Interview

10 Star Schema Interview Questions and Answers

Prepare for your data warehousing interview with this guide on Star Schema concepts, featuring common questions and detailed explanations.

The Star Schema is a fundamental concept in data warehousing and business intelligence. It is designed to optimize query performance and simplify complex database structures. By organizing data into fact and dimension tables, the Star Schema enables efficient data retrieval and analysis, making it a preferred choice for many organizations looking to streamline their data operations.

This article offers a curated selection of interview questions focused on the Star Schema. Reviewing these questions will help you deepen your understanding of this essential data modeling technique and prepare you to discuss its intricacies confidently in an interview setting.
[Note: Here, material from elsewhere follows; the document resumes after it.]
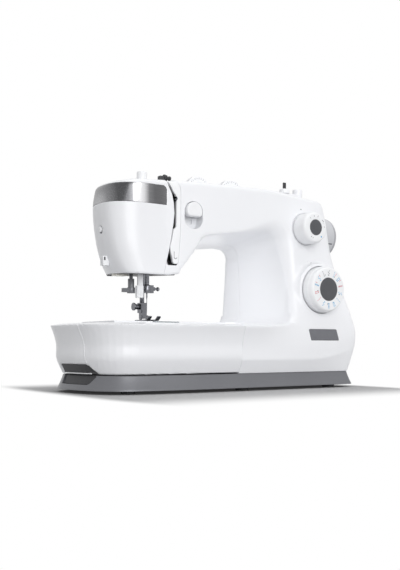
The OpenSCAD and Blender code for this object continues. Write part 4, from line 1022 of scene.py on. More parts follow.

Star Schema Interview Questions and Answers

1. Describe how you would design a fact table for a retail sales database.

A fact table in a star schema is central to storing quantitative data for analysis, surrounded by dimension tables that describe related attributes. In a retail sales database, the fact table would store transactional data related to sales.

When designing a fact table for a retail sales database, consider the following components:

  • Primary Key: A unique identifier for each record, possibly a composite key from foreign keys of dimension tables.
  • Foreign Keys: References to primary keys of related dimension tables, such as Date, Product, Store, and Customer.
  • Measures: Quantitative data that can be aggregated, like Sales Amount, Quantity Sold, Discount, and Tax Amount.
  • Granularity: The level of detail in each record, often at the level of an individual sales transaction.

Example structure of a retail sales fact table:

  • Sales Fact Table:
    • SalesID (Primary Key)
    • DateID (Foreign Key to Date Dimension)
    • ProductID (Foreign Key to Product Dimension)
    • StoreID (Foreign Key to Store Dimension)
    • CustomerID (Foreign Key to Customer Dimension)
    • SalesAmount (Measure)
    • QuantitySold (Measure)
    • Discount (Measure)
    • TaxAmount (Measure)

2. Explain the difference between a Star Schema and a Snowflake Schema.

A Star Schema and a Snowflake Schema are two types of multidimensional database schemas used in data warehousing.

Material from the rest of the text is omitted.